On a voulu à toute force les retrouver individuellement, un à un, dans les États du nord de l’Europe, et on a oublié qu’il ne s’agissait pas d’hommes isolés, mais de véritables populations qui, arrivant en masse en Norwège, en Hollande, en Allemagne, auraient excité une attention dont les récits des chroniqueurs auraient conservé la trace, ce qui n’est pas. Il est plus admissible, il est plus raisonnable de croire que les Scandinaves Groënlandais et une partie des hommes de l’Islande, ayant depuis longues années connaissance des territoires fertiles et bien boisés, du climat doux et attrayant du Vinland, et s’étant fait une habitude de parcourir les mers occidentales, échangèrent peu à peu pour cette résidence, de tous points préférable, des contrées qui leur devenaient inhabitables, et qu’ils émigrèrent en Amérique, absolument comme leurs compatriotes de Suède et de Norwège avaient naguère passé de leurs rochers du nord dans la Russie et dans les Gaules (1)[1].

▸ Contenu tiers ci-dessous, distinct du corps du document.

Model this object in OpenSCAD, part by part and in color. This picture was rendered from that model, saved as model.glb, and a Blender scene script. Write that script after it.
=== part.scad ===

  1. Les Scandinaves de l’Islande et du Groenland, vivant sous le régime des odels, s’occupaient beaucoup plus de l’histoire des familles que de celle de la nation. Aussi la plupart des documents dont je me suis servi ne sont-ils que des chroniques domestiques et des chants destinés à célébrer les exploits d’un héros. Dans cet état de choses, on conçoit que presque toutes les relations de voyages se soient perdues et aient disparu avec les familles qu’elles glorifiaient. Il ne nous reste d’un peu étendu que ce qui a rapport à la race d’Erik le Roux. Il est donc extrêmement possible que, si les marins de cette maison se sont toujours préoccupés du Vinland, qu’ils avaient découvert et qui était pour eux une sorte de possession, d’autres se soient dirigés de préférence sur divers points leur appartenant au même titre. C’est une hypothèse, sans doute, mais elle est naturelle, et voici qui la soutient : un planisphère islandais de la fin du XIIIe siècle divise la terre en quatre parties : l’Europe, l’Asie, l’Afrique, et une quatrième qui occupe à elle seule tout un hémisphère et qui est appelée Synnri-bigd ; ou région méridionale de la terre habitée. Cette carte a été publiée déjà dans plusieurs occasions. Elle n’est pas d’ailleurs unique, et démontre que les Islandais attribuaient une très grande étendue vers le sud au continent américain : donc ils ne s’étaient pas bornés à en visiter l’hémisphère boréal.